For each N, 200 evenly spaced numbers in the range 1..N were selected. To these were added 0 and N+1, so that boundary conditions would be tested. The test values were shuffled to disrupt cache effects. A preliminary test was done to ensure that both algorithms got the same results for all test values. Then the lower_bound operation was timed, for each test value, repeated ten times.

As expected, the cost of memory access dominates the cost of the comparison, so the STL algorithm’s guarantee of fewer comparisons (at the cost of a guaranteed 2N memory accesses) turns out to be a bad trade. Note the knee in the graph, seen most clearly in the relative times (yellow triangles). I believe what happens there is the entire data set no longer fits in cache, and the STL algorithm suffers disproportionately from this because its first step — calculating the length of the list — causes the first elements to spill from cache as the last elements are being traversed. Then when it goes back to the beginning and starts its binary search, the first elements need to be reloaded from cache.

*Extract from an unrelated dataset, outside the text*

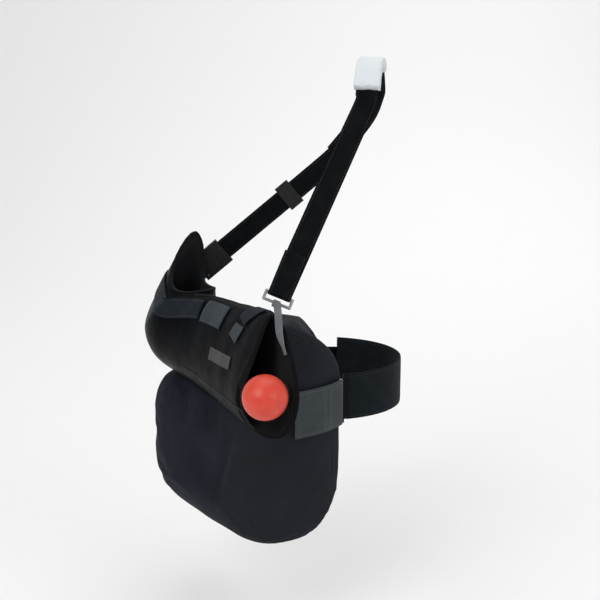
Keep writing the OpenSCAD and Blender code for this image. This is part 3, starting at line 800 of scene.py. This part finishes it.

The results for a build with optimization turned on are similar:

In this case the Naive algorithm is consistently 4 times faster than STL, and you can clearly see the knee in the STL graph around the first tick mark — effectively there are two linear portions of the graph. Interestingly, both STL and Naive suffer similarly from cache effects, as the relative timings stay constant as we pass the knee and get to the cache-limited region. Also (though you can’t see it because I left off the values of N), the numeric value of N where the knee occurs is larger in the optimized version (45,000 vs. 20,000), probably reflecting the overhead that the debug memory allocator attaches to each block.